Она несильно, но властно надавила ему на плечи и добилась того, чтобы он сначала опустился на колени, а затем распростерся прямо на паласе. Ворохова переполняла благодать. Было так замечательно, что он на несколько секунд прикрыл глаза, а когда снова разомкнул веки, то увидел прямо над собой ноги Марго. Они тянулись и тянулись вверх, как бы сами по себе, но в конце концов все же встречались, и в этом месте вздымался соблазнительный холмик, накрытый темной, курчавой шапочкой: под легкомысленной юбчонкой не было ничего. Андрей этого не ожидал, и внезапное открытие вызвало у него неудержимую эрекцию. Не в силах больше сдерживаться, он обхватил ноги Марго чуть повыше точеных лодыжек и потянул вниз. Однако искусительница уже сама сгибала колени, садясь ему на живот. Тут-то бы, выражаясь цивилизованно, «все и произошло», но дальнейшие вольности были пресечены: как только бедра Марго обняли бока Андрея, она отвела его руки и уложила их на палас.
— Я не прошу тебя остыть, но все же какое-то время будь, пожалуйста, паинькой. Поверь, я отлично знаю, что делаю.

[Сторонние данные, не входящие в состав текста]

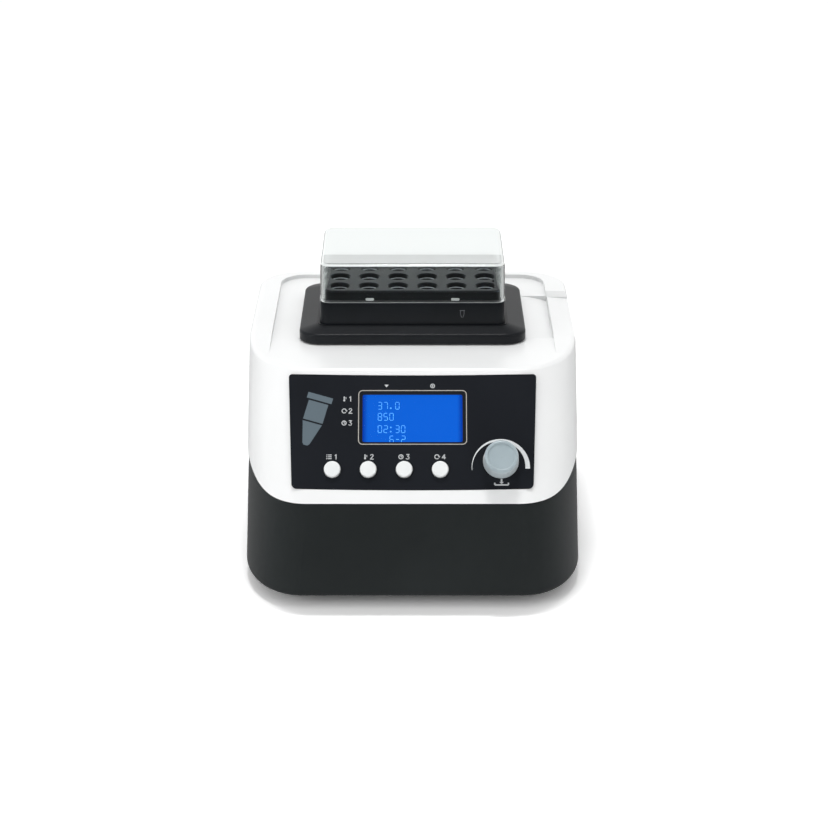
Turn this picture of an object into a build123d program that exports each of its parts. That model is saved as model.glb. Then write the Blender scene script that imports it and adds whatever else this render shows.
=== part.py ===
"""Microtube shaker: a bench instrument that orbits a heated block of tube wells under a clear lid."""
import os
from math import cos, radians, sin, sqrt, tan

from build123d import *

os.makedirs("parts", exist_ok=True)

# Sizes are in mm. The origin is on the floor under the middle of the body, +X right and +Y to the rear.
# Body shell
body_width = 205.0
body_depth = 230.0
foot_height = 8.0
foot_diameter = 18.0
seam_front_rise = 61.0
seam_side_rise = 71.0
deck_rise = 126.0
rim_height = 2.5
rim_width = 14.0
panel_lean = 38.0
wall = 3.0
lip_overhang = 0.8
seam_gap = 0.7
bottom_corner_width = 36.0
bottom_corner_depth = 56.0
seam_corner_width = 39.0
seam_corner_depth = 68.0
deck_corner_width = 40.0
deck_corner_depth = 62.0
rear_corner = 27.0
side_draft = 1.3
deck_edge_round = 3.0
seam_climb_depth = 75.0

# Tube block and its lid
tube_spacing = 18.0
tube_columns = 6
tube_rows = 4
tube_bore = 11.0
tube_mouth = 12.4
tube_mouth_depth = 2.8
tube_depth = 37.0
block_height = 43.0
block_rise = 31.0
block_step = 7.0
block_ledge = 3.0
block_corner = 5.0
side_margin = 9.0
end_margin = 10.0
platform_centre_y = 25.3
lid_height = 24.4
lid_wall = 1.8
lid_play = 0.9
lid_draft = 0.3

# Platform stack under the block
heating_plate_thickness = 6.0
heater_pad_thickness = 1.5
insulation_thickness = 4.0
table_thickness = 6.0
table_overhang = 6.0
skirt_side_reach = 12.7
skirt_end_reach = 9.9
skirt_wall_height = 5.8
skirt_slope_rise = 3.0
skirt_wall = 2.0
skirt_lift = 0.8
collar_wall = 1.2

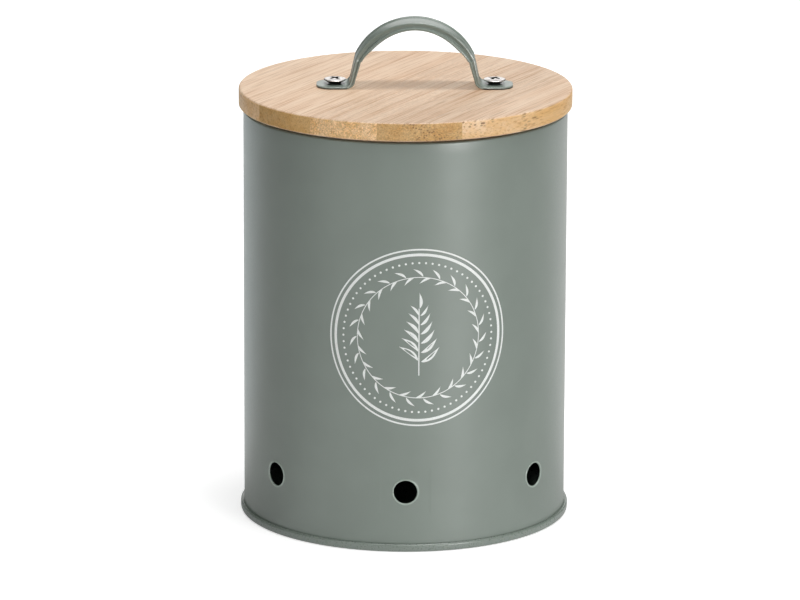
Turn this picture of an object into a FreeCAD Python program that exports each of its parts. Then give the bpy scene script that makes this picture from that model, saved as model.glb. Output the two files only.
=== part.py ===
"""Garlic keeper: a vented sheet-steel canister with a bamboo lid, as a parametric assembly.

Frame: millimetres, +Z up, origin at the middle of the ring the canister stands on. The front
is -Y. The canister is a rolled and lock-seamed wall, double-seamed to its base. The lid is
two layers of glued bamboo strips, turned round, with a silicone ring in the lower layer and
a pressed steel strap handle held by two wood screws.
"""
import FreeCAD, Part
import math
import os
import Sketcher

# Driving dimensions, in millimetres and degrees: alias, value, what it is.
SIZES = (
    ("body_radius", 62.5, "outer radius of the canister wall"),
    ("sheet_gauge", 0.4, "thickness of the canister's steel sheet"),
    ("rim_height", 160.3, "standing plane to the top of the rolled rim"),
    ("curl_radius", 1.3, "outer radius of the rolled rim"),
    ("fold_gap", 0.05, "paint and air between folded layers of sheet"),
    ("seam_height", 3.3, "height of the double seam round the base"),
    ("seam_corner", 0.8, "rounding of the double seam's lower corners"),
    ("floor_recess", 4.6, "standing plane to the underside of the base's outer ring"),
    ("floor_bend", 0.6, "inner bend radius of the base"),
    ("step_radius", 46.0, "radius of the step pressed into the base"),
    ("step_drop", 1.8, "how far the middle of the base is pressed down"),
    ("lock_width", 5.0, "width of the folded side seam"),
    ("lock_margin", 3.0, "side seam's ends to the base and to the rolled rim"),
    ("lock_line", 0.3, "width of the side seam's outer joint line"),
    ("lock_line_depth", 0.15, "depth of the side seam's outer joint line"),
    ("vent_radius", 4.5, "radius of an air vent"),
    ("vent_height", 23.5, "standing plane to the middle of the vents"),
    ("vent_pitch", 52.5, "angle from one vent to the next"),
    ("vents_each_side", 3, "vents on each side of the front one"),
    ("lid_overhang", 1.75, "how far the lid stands out past the canister wall"),
    ("lid_thickness", 7.5, "thickness of the lid's upper layer"),
    ("lid_edge_round", 0.8, "rounding of the lid's edges"),
    ("lid_rest_gap", 0.2, "rolled rim to the underside of the lid"),
    ("upper_whole_strips", 4, "strips of full width across the lid's upper layer"),
    ("upper_first_cut", 3.55, "width left of the upper layer's first strip, sawn through"),
    ("upper_last_cut", 16.95, "width left of the upper layer's last strip"),
    ("lower_whole_strips", 3, "strips of full width across the lid's lower layer"),
    ("lower_cut", 18.2, "width left of the lower layer's first and last strips"),
    ("grain_angle", -28.5, "turn of the strips from +X, across the grain"),
    ("plug_depth", 6.0, "thickness of the lid's lower layer"),
    ("plug_gap", 1.2, "lower layer to the mouth of the canister, all round"),
    ("plug_edge_round", 1.0, "rounding of the lower layer's bottom edge"),
    ("groove_height", 3.2, "height of the groove for the silicone ring"),
    ("groove_depth", 2.0, "depth of that groove"),
    ("groove_drop", 1.0, "underside of the lid to the top of the groove"),
    ("ring_fit", 0.05, "silicone ring to its groove"),
    ("ring_stand", 0.2, "how far the ring's band stands out of the groove"),
    ("lip_gap", 0.1, "ring's lip to the rolled rim"),
    ("lip_tip", 0.5, "thickness of the lip at its tip"),
    ("lip_root", 1.4, "thickness of the lip at its root"),
    ("strap_width", 15.0, "width of the handle's strap"),
    ("strap_gauge", 1.0, "thickness of the strap"),
    ("strap_edge", 2.5, "depth of the strap's folded edges"),
    ("handle_rise", 26.0, "top of the lid to the top of the handle"),
    ("handle_length", 75.6, "foot end to foot end"),
    ("handle_offset", 3.5, "middle of the handle to the middle of the lid, along +X"),
    ("foot_length", 12.3, "foot end to the leg's outer face, at the lid"),
    ("leg_lean", 13.0, "lean of the legs from upright"),
    ("arch_bulge", 0.61, "how far the arch stands out past the line of the legs"),
    ("leg_blend", 8.0, "outer radius between arch and leg"),
    ("foot_bend", 1.4, "inner bend radius between leg and foot"),
    ("foot_round", 5.5, "corner radius of the feet's ends"),
    ("screw_setback", 7.1, "foot end to the middle of its screw"),
    ("shank_radius", 1.75, "radius of a screw's shank"),
    ("screw_length", 12.0, "underside of a screw's head to its tip"),
    ("screw_point", 3.0, "length of a screw's tapered point"),
    ("head_radius", 4.3, "radius of a screw's head"),
    ("head_height", 2.3, "height of a screw's head"),
    ("head_rim", 0.7, "height of the upright rim of a screw's head"),
    ("cross_length", 4.4, "tip to tip of the cross recess"),
    ("cross_width", 0.9, "width of the cross recess"),
    ("cross_depth", 1.3, "depth of the cross recess"),
    ("screw_fit", 0.05, "screw to the wood and the strap, all round"),
)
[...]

Ворохов не мог возразить, даже если бы захотел: все тело пронзила сладостная дрожь. Она усилилась, когда Марго начала ласкать его руками, словно играя на обнаженных нервах. Потолок закачался и поплыл, люстра, украшенная бахромой хрустальных подвесок, рассыпалась на сотни искрящихся осколков. Затем откуда-то сверху спустились полупрозрачные стеклянистые нити. Они повисли в воздухе, изгибаясь, как живые, и то и дело соединяясь по пять-шесть. Образовавшиеся фигуры почему-то напоминали китайские иероглифы. Вскоре они заполнили все пространство комнаты — и вдруг растаяли, оросив Андрея теплым дождем.